======== DATASET EXCERPT ========

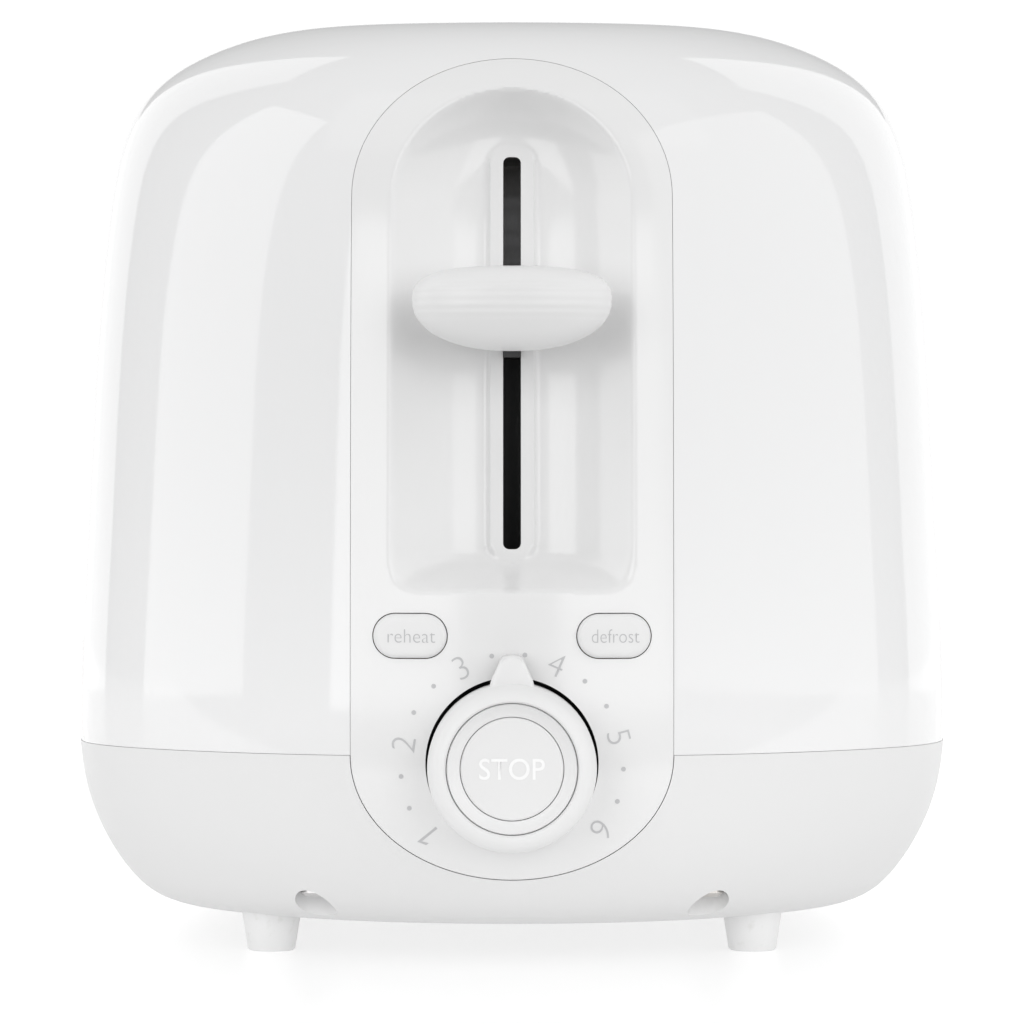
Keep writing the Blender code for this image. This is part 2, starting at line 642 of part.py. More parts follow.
def build_dial():
    height = depth_from(FRONT)
    back, face = height(-0.1212), height(DIAL_FACE)
    round_edge = arc((DIAL_RADIUS - 0.0020, face - 0.0020), (0.0020, 0.0020), 90, 0, 3)
    profile = [(DIAL_BORE, face - 0.0006), *round_edge, (DIAL_RADIUS, back), (DIAL_BORE, back)]
    dial = turned("browning_dial", profile, (0, FRONT, DIAL_Z), SATIN_WHITE, steps=32)
    tip, root = 0.0021, 0.0040
    outline = [(-root, DIAL_RADIUS - 0.002), (root, DIAL_RADIUS - 0.002),
               *arc((0, POINTER_TIP - tip), (tip, tip), 0, 180, 4)]
    pointer = plate("dial_pointer", [(u, v + DIAL_Z) for u, v in outline], FRONT - 0.0085, FRONT - 0.0010, "Y")
    return join(dial, pointer)


def build_stop_button():
    height = depth_from(FRONT)
    face, back = height(STOP_FACE), height(-0.1225)
    bezel_back = height(BOARD_FACE - GAP)
    profile = [(STOP_RADIUS + GAP, face - 0.0030), (DIAL_BORE - GAP, face - 0.0008),
               (DIAL_BORE - GAP, bezel_back), (STOP_RADIUS + GAP, bezel_back)]
    turned("stop_bezel", profile, (0, FRONT, DIAL_Z), SATIN_WHITE, steps=32)
    edge = arc((STOP_RADIUS - 0.0010, face - 0.0010), (0.0010, 0.0010), 90, 0, 2)
    profile = [(0, face), *edge, (STOP_RADIUS, face - 0.0100), (0.0030, face - 0.0100), (0.0030, back), (0, back)]
    turned("stop_button", profile, (0, FRONT, DIAL_Z), SATIN_WHITE, steps=32, closed=False)


def build_push_button(name, side):
    origin = (side * BUTTON_X, FRONT, BUTTON_Z)
    button = plate(name, button_outline(side), FRONT - 0.010, -0.1222, "Y", SATIN_WHITE, origin)
    combine(button, housing_form(f"{name}_face", BUTTON_PROUD), "INTERSECT")
    flange = plate(f"{name}_flange", button_outline(side, 0.0010), -0.1283, -0.1265, "Y")
    return join(button, flange)


def build_controls():
    build_dial()
    build_stop_button()
    build_push_button("reheat_button", -1)
    build_push_button("defrost_button", 1)
    box("control_board", (-0.029, BOARD_FACE, 0.020), (0.029, BOARD_FACE + BOARD_THICK, 0.0688), BOARD)
    for name, x, z in (("stop", 0, DIAL_Z), ("reheat", -BUTTON_X, BUTTON_Z), ("defrost", BUTTON_X, BUTTON_Z)):
        box(f"{name}_switch", (x - 0.003, SWITCH_FACE, z - 0.003), (x + 0.003, BOARD_FACE - GAP, z + 0.003), BLACK)
    height = depth_from(FRONT)
    low, high = height(BOARD_FACE - GAP), height(-0.1208)
    profile = [(DIAL_BORE + 0.0006, high), (0.0170, high), (0.0170, low), (DIAL_BORE + 0.0006, low)]
    turned("dial_potentiometer", profile, (0, FRONT, DIAL_Z), BLACK, steps=24)


# ---- Toasting chamber -------------------------------------------------------------------------
def build_chamber():
    low, high = (-CHAMBER_HALF, CHAMBER_BOTTOM), (CHAMBER_HALF, CHAMBER_TOP - GAP)
    for name, y in (("front", CHAMBER_FRONT - SHEET), ("rear", CHAMBER_REAR)):
        wall = box(f"chamber_{name}_plate", (low[0], y, low[1]), (high[0], y + SHEET, high[1]), STEEL)
        for side_name, side in SIDES:
            for guard, x in (("outer", GUARD_OUTER_X), ("inner", GUARD_INNER_X)):
                for number, z in enumerate(GUARD_TABS):
                    inward = side * (-1 if guard == "outer" else 1)
                    ends = sorted((side * x - inward * 0.0042, side * x + inward * 0.0062))
                    cut(wall, box(f"tab_slot_{name}_{side_name}_{guard}_{number}",
                                  (ends[0], y - 0.001, z - 0.0020), (ends[1], y + 0.002, z + 0.0020)))
            if name == "front":
                x = side * BREAD_X
                cut(wall, box(f"rack_slit_{side_name}", (x - 0.0025, y - 0.001, 0.0360),
                              (x + 0.0025, y + 0.002, 0.1000)))
    outline = rounded_box_outline((-CHAMBER_HALF, CHAMBER_FRONT - SHEET), (CHAMBER_HALF, CHAMBER_REAR + SHEET),
                                  0.0080, 3)
    top = plate("chamber_top_plate", outline, CHAMBER_TOP, CHAMBER_TOP + SHEET, "Z", STEEL)
    for name, side in SIDES:
        cut(top, bread_slot(f"top_plate_slot_{name}", side, 0.0, CHAMBER_TOP - 0.010))
        box(f"reflector_{name}", (side * REFLECTOR_X - SHEET / 2, CHAMBER_FRONT + GAP, CHAMBER_BOTTOM),
            (side * REFLECTOR_X + SHEET / 2, CHAMBER_REAR - GAP, CHAMBER_TOP - GAP), STEEL)


def build_heaters():
    half = 0.0005
    reach = half + GAP + WINDING_WIRE
    for name, x in (("left", -HEATER_X), ("centre", 0.0), ("right", HEATER_X)):
        box(f"heater_board_{name}", (x - half, HEATER_FRONT, HEATER_BOTTOM), (x + half, HEATER_REAR, HEATER_TOP), MICA)
        points = []
        for turn in range(WINDING_TURNS):
            z = HEATER_BOTTOM + 0.006 + turn * WINDING_PITCH
            rise = WINDING_PITCH / 4
            points += [(x + reach, HEATER_FRONT - reach, z), (x + reach, HEATER_REAR + reach, z + rise),
                       (x - reach, HEATER_REAR + reach, z + 2 * rise), (x - reach, HEATER_FRONT - reach, z + 3 * rise)]
        tube(f"heater_winding_{name}", points, WINDING_WIRE, NICHROME)


def build_guards():
    """Stamped guards that hold the bread upright, carried by tabs in the chamber's end plates."""
    for side_name, side in SIDES:
        for kind, distance in (("outer", GUARD_OUTER_X), ("inner", GUARD_INNER_X)):
            x = side * distance
            low, high = x - GUARD_THICK / 2, x + GUARD_THICK / 2
            name = f"bread_guard_{kind}_{side_name}"
            origin = (x, 0, (GUARD_BOTTOM + GUARD_TOP) / 2)
            guard = box(name, (low, GUARD_FRONT, GUARD_BOTTOM), (high, GUARD_REAR, GUARD_TOP), WIRE_STEEL, origin)
            for number in range(8):
                y = GUARD_FRONT + 0.0045 + number * 0.0177
                cut(guard, box(f"{name}_window_{number}", (low - 0.001, y, GUARD_BOTTOM + 0.012),
                               (high + 0.001, y + 0.0140, GUARD_TOP - 0.012)))
            for number, z in enumerate(GUARD_TABS):
                for end, inner, outer in (("front", GUARD_FRONT + 0.001, CHAMBER_FRONT - SHEET - TAB_REACH + 0.0010),
                                          ("rear", GUARD_REAR - 0.001, CHAMBER_REAR + SHEET + TAB_REACH - 0.0010)):
                    ends = sorted((inner, outer))
                    join(guard, box(f"{name}_tab_{end}_{number}", (low, ends[0], z - 0.0015),
                                    (high, ends[1], z + 0.0015)))


# ---- Base fittings ---------------------------------------------------------------------------
def build_feet():
    for end, direction in (("front", -1), ("rear", 1)):
        for name, side in SIDES:
            x, y = side * FOOT_X, direction * FOOT_Y
            title = f"foot_{end}_{name}"
            foot = rod(title, (x, y, 0.0065), 0.0130, FOOT_BOTTOM_RADIUS, sides=20,
                       end_radius=FOOT_TOP_RADIUS, material=RUBBER)
            cut(foot, housing_form(f"{title}_seat", GAP))
            join(foot, rod(f"{title}_spigot", (x, y, 0.0080), 0.0080, 0.0030, sides=10))


def build_screws():
    names = ("base_screw_front_left", "base_screw_front_right", "base_screw_rear_left", "base_screw_rear_right")
    head_top = WELL_TOP - GAP
    for name, (x, y) in zip(names, SCREWS):
        profile = [(0, head_top + 0.0140), (0.0014, head_top + 0.0130), (0.0014, head_top), (0.0032, head_top),
                   (0.0032, head_top - 0.0014), (0.0020, head_top - 0.0022), (0, head_top - 0.0022)]
        turned(name, profile, (x, y, 0), STEEL, "Z", 12, closed=False)


def build_crumb_tray():
    tray = box("crumb_tray", (-TRAY_HALF, TRAY_FRONT, TRAY_BOTTOM), (TRAY_HALF, TRAY_REAR, TRAY_TOP), STEEL)
    cut(tray, box("tray_hollow", (-TRAY_HALF + TRAY_SHEET, TRAY_FRONT + TRAY_SHEET, TRAY_BOTTOM + TRAY_SHEET),
                  (TRAY_HALF - TRAY_SHEET, TRAY_REAR - TRAY_SHEET, TRAY_TOP + 0.01)))
    skin = housing_form("crumb_tray_handle", 0.0, SATIN_WHITE)
    cut(skin, housing_form("handle_hollow", -WALL))
    door = box("handle_block", (-DOOR_HALF + GAP, 0.1000, DOOR_BOTTOM + GAP), (DOOR_HALF - GAP, 0.1600, DOOR_TOP - GAP))
    combine(skin, door, "INTERSECT")
    bridge = box("handle_bridge", (-0.025, TRAY_REAR + GAP, TRAY_BOTTOM + 0.001), (0.025, REAR, TRAY_BOTTOM + 0.0035))
    combine(bridge, housing_form("bridge_limit", -0.0010), "INTERSECT")
    lip = box("handle_lip", (-0.018, 0.1240, DOOR_TOP - 0.0035), (0.018, 0.1370, DOOR_TOP - 0.0015))
    join(skin, bridge, lip)


def build_mains():
    """Gland in the rear wall, terminal block, main board and the two leads between them."""
    height = depth_from(REAR)
    outside, inside = height(GLAND_REAR), height(REAR - 0.0090)
    neck = height(REAR + 0.0006)
    bore = 0.0032
    profile = [(bore, inside), (GLAND_RADIUS, inside), (GLAND_RADIUS, neck), (0.0070, neck),
               (0.0070, outside), (bore, outside)]
    turned("cord_gland", profile, (0, REAR, GLAND_Z), SATIN_WHITE, steps=20)
    box("terminal_block", (-0.012, 0.0945, 0.0260), (0.012, 0.1080, 0.0380), BLACK)
    box("main_board", (-0.040, -0.104, MAIN_BOARD_Z), (0.040, -0.076, MAIN_BOARD_Z + 0.0016), BOARD)
    board_top = MAIN_BOARD_Z + 0.0016 + GAP
    box("main_switch", (-0.006, -0.098, board_top), (0.004, -0.086, 0.0290), BLACK)
    rod("capacitor", (0.029, -0.093, board_top + 0.0070), 0.0140, 0.0050, sides=16, material=BLACK)
    for name, lift, y_end, material in (("live_lead", 0.0, -0.092, BROWN_WIRE), ("neutral_lead", 0.0034, -0.086, BLUE_WIRE)):
        route = [(-0.0135, 0.0990, 0.0300 + lift), (-0.0360, 0.0935, 0.0295 + lift), (-0.0560, 0.0905, 0.0290 + lift),
                 (-0.0670, 0.0840, 0.0285 + lift), (-0.0715, 0.0400, 0.0270 + lift), (-0.0715, -0.0300, 0.0260 + lift),
                 (-0.0670, -0.0720, 0.0250 + lift), (-0.0480, y_end, 0.0200 + lift / 2), (-0.0360, y_end, 0.0163)]
        tube(name, smooth_path(route, 3), 0.0011, material, resolution=1)


build_upper_shell()
build_base_tray()
build_control_panel()
build_carriage()
build_mechanism()
build_electromagnet()
build_controls()
build_chamber()
build_heaters()
build_guards()
build_feet()
build_screws()
build_crumb_tray()
build_mains()
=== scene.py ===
"""The looks of a two-slice pop up toaster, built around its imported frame.

The new pieces are made about the housing's own middle and moved back by BODY_Y when they are done.
"""
import math

import bpy
import numpy as np
from mathutils import Matrix, Vector
from mathutils.bvhtree import BVHTree


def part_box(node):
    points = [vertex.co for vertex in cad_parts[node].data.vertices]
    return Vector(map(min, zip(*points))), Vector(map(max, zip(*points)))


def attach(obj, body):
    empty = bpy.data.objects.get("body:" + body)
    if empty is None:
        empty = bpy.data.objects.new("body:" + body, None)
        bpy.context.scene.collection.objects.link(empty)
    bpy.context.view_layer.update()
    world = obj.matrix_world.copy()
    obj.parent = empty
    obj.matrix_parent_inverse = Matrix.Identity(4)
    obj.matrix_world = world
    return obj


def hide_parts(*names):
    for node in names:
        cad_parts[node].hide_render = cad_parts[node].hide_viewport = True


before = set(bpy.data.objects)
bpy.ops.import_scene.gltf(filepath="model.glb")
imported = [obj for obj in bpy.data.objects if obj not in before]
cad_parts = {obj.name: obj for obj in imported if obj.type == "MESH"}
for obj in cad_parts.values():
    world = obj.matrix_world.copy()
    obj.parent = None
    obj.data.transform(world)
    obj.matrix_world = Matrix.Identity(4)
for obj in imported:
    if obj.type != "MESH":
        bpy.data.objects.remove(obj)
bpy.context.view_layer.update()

# ---- Sizes, in metres ----------------------------------------------------------------------------
GAP = 0.0003
WALL = 0.0025
KNOB_FRONT = -0.1480                              # in the housing's own frame
BODY_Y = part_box("lever_knob")[0].y - KNOB_FRONT   # how far the housing's middle lies behind the origin
FRONT = -0.1358
SEAM = 0.0405
SEAM_GAP = 0.00007                                # the hairline between the shell and the base
SEAM_LEDGE = 0.00015                              # the base stands this far proud of the shell

# The housing form, as rings: height, half width, half length, depth of the rounded end.
RINGS = (
    (0.0061, 0.0500, 0.0960, 0.046),
    (0.0069, 0.0705, 0.1180, 0.056),
    (0.0132, 0.0784, 0.1272, 0.064),
    (0.0260, 0.0860, 0.1346, 0.0685),
    (0.0420, 0.0892, 0.1374, 0.070),
    (0.0800, 0.0871, 0.1363, 0.070),
    (0.1180, 0.0855, 0.1345, 0.069),
    (0.1480, 0.0832, 0.1300, 0.068),
    (0.1715, 0.0796, 0.1200, 0.066),
    (0.1823, 0.0630, 0.1000, 0.058),
)
TOP_DOME = 0.0077
CORNER = math.radians(58)
STRAIGHT = 0.6
CUTS_ACROSS = (-0.62, -0.3, 0.0, 0.3, 0.62)
CUTS_ALONG = (-0.8, -0.6, -0.3, 0.0, 0.3, 0.6, 0.8)

PANEL_HALF = 0.0305
PANEL_TOP, PANEL_TOP_SPRING = 0.1739, 0.1469
PANEL_BOTTOM, PANEL_BOTTOM_SPRING = 0.0168, 0.0405
PANEL_REACH = (FRONT - 0.02, -0.1000)
PANEL_WALL = 0.0022
PANEL_CELL = 0.00055                              # grid cell of the moulded panel face

BAY_HALF, BAY_TOP, BAY_TOP_SPRING, BAY_BOTTOM, BAY_CORNER = 0.0229, 0.1677, 0.1460, 0.0715, 0.005
BAY_DEPTH = 0.0118
BAY_SIDE_RUN, BAY_TOP_RUN, BAY_BOTTOM_RUN = 0.0195, 0.0150, 0.0085
SLOT_HALF, SLOT_BOTTOM, SLOT_TOP = 0.0017, 0.0794, 0.1548
RIM_HALF, RIM_RISE = 0.0044, 0.0008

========

EXERCISE GOAL
Output exactly one stretch of the listing: from the line containing "build_upper_shell()" through the line containing "zip(*points))), Vector(map(max, zip(*points)))", both end lines included.

OUTPUT FOR THIS EXERCISE
build_upper_shell()
build_base_tray()
build_control_panel()
build_carriage()
build_mechanism()
build_electromagnet()
build_controls()
build_chamber()
build_heaters()
build_guards()
build_feet()
build_screws()
build_crumb_tray()
build_mains()
=== scene.py ===
"""The looks of a two-slice pop up toaster, built around its imported frame.

The new pieces are made about the housing's own middle and moved back by BODY_Y when they are done.
"""
import math

import bpy
import numpy as np
from mathutils import Matrix, Vector
from mathutils.bvhtree import BVHTree


def part_box(node):
    points = [vertex.co for vertex in cad_parts[node].data.vertices]
    return Vector(map(min, zip(*points))), Vector(map(max, zip(*points)))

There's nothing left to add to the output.